• **REQUIRED WORK**:
Would you print the material exactly, starting at its first line and ending at the line holding "flared rear lip."?

━━━━━ DATASET EXTRACT ━━━━━

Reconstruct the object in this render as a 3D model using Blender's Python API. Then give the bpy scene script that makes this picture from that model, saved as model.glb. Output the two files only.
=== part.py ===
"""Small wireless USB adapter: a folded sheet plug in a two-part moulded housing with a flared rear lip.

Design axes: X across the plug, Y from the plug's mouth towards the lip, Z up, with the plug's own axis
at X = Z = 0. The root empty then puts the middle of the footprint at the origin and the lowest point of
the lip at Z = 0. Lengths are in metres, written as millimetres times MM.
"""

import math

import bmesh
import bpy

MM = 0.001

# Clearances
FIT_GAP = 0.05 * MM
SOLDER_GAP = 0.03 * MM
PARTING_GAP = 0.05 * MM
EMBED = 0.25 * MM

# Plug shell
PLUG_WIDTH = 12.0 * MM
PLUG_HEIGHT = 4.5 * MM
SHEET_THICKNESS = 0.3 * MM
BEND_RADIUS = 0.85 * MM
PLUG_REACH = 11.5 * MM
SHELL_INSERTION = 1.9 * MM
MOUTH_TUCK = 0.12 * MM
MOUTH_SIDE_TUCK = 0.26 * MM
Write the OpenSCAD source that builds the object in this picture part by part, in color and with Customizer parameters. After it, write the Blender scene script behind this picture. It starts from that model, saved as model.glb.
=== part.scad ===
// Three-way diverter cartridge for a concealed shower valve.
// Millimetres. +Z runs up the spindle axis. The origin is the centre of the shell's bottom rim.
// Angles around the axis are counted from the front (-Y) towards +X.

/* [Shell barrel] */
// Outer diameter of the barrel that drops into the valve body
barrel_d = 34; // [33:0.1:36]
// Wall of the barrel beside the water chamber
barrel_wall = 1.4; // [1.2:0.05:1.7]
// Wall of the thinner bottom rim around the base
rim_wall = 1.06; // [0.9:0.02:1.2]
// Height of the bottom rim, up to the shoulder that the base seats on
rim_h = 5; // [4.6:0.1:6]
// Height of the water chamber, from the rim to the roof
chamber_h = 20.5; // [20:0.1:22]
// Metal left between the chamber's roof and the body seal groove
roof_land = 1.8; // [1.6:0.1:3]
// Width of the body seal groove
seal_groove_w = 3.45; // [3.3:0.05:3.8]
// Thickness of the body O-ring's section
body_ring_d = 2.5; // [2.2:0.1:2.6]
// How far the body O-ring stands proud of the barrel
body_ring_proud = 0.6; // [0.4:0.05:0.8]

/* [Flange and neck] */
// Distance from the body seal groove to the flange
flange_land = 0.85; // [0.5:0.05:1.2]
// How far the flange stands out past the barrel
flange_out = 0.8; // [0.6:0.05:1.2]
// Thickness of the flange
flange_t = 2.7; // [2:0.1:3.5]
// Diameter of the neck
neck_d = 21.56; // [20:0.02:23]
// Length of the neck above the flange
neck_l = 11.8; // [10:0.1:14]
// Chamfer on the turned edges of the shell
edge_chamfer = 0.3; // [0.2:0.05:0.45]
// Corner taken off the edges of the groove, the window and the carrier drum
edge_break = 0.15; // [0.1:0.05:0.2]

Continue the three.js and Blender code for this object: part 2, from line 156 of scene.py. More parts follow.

━━━━━

• **EXERCISE SOLUTION**:
Reconstruct the object in this render as a 3D model using Blender's Python API. Then give the bpy scene script that makes this picture from that model, saved as model.glb. Output the two files only.
=== part.py ===
"""Small wireless USB adapter: a folded sheet plug in a two-part moulded housing with a flared rear lip.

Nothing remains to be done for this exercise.